RECORDED INFORMATION ->
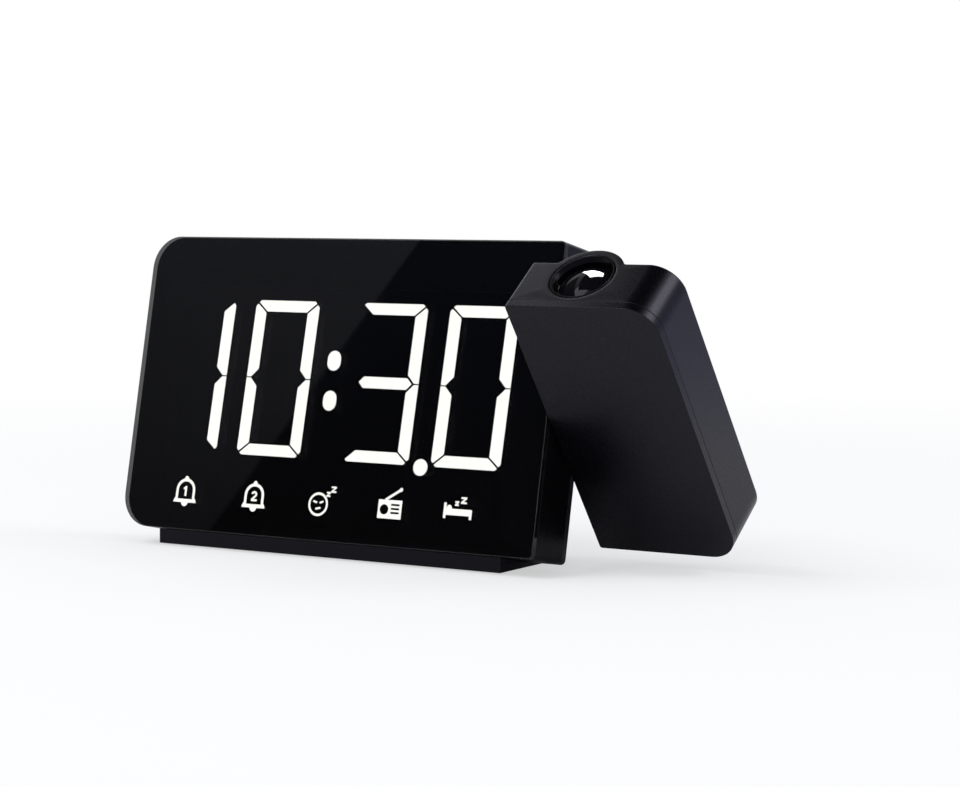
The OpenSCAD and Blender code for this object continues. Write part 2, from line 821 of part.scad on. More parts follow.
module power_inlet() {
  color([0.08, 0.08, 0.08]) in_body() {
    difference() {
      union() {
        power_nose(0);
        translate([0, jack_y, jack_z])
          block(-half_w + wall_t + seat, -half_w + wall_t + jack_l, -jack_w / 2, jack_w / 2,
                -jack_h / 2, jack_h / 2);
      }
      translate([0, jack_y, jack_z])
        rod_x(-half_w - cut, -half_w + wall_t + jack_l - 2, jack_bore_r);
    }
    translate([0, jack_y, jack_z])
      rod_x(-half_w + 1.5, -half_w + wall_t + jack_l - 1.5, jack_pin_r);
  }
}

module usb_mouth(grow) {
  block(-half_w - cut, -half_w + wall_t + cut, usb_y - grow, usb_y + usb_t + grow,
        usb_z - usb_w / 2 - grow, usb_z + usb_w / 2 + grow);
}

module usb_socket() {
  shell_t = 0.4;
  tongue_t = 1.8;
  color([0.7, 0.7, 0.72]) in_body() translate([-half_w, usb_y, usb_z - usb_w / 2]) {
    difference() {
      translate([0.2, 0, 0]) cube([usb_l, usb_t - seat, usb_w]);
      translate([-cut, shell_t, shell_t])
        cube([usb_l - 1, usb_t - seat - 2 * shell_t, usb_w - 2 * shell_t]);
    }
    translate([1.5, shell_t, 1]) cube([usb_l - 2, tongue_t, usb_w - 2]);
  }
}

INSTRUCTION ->
Copy every line exactly. Leave nothing out.

ANSWER FOR THIS EXERCISE ->
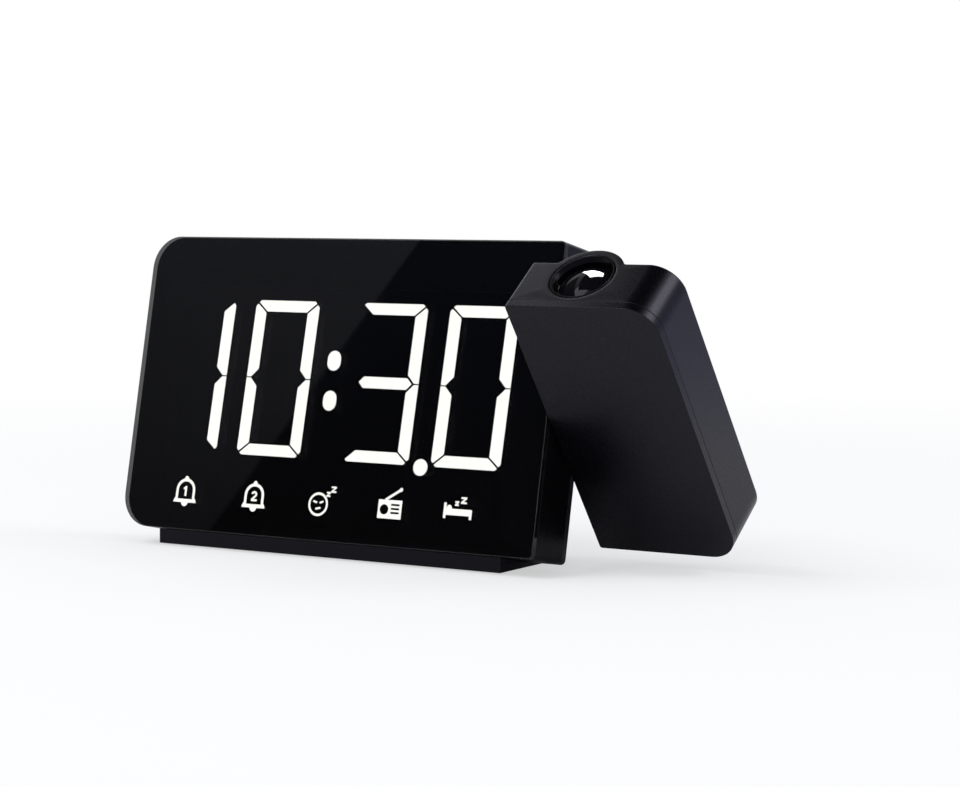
The OpenSCAD and Blender code for this object continues. Write part 2, from line 821 of part.scad on. More parts follow.
module power_inlet() {
  color([0.08, 0.08, 0.08]) in_body() {
    difference() {
      union() {
        power_nose(0);
        translate([0, jack_y, jack_z])
          block(-half_w + wall_t + seat, -half_w + wall_t + jack_l, -jack_w / 2, jack_w / 2,
                -jack_h / 2, jack_h / 2);
      }
      translate([0, jack_y, jack_z])
        rod_x(-half_w - cut, -half_w + wall_t + jack_l - 2, jack_bore_r);
    }
    translate([0, jack_y, jack_z])
      rod_x(-half_w + 1.5, -half_w + wall_t + jack_l - 1.5, jack_pin_r);
  }
}

module usb_mouth(grow) {
  block(-half_w - cut, -half_w + wall_t + cut, usb_y - grow, usb_y + usb_t + grow,
        usb_z - usb_w / 2 - grow, usb_z + usb_w / 2 + grow);
}

module usb_socket() {
  shell_t = 0.4;
  tongue_t = 1.8;
  color([0.7, 0.7, 0.72]) in_body() translate([-half_w, usb_y, usb_z - usb_w / 2]) {
    difference() {
      translate([0.2, 0, 0]) cube([usb_l, usb_t - seat, usb_w]);
      translate([-cut, shell_t, shell_t])
        cube([usb_l - 1, usb_t - seat - 2 * shell_t, usb_w - 2 * shell_t]);
    }
    translate([1.5, shell_t, 1]) cube([usb_l - 2, tongue_t, usb_w - 2]);
  }
}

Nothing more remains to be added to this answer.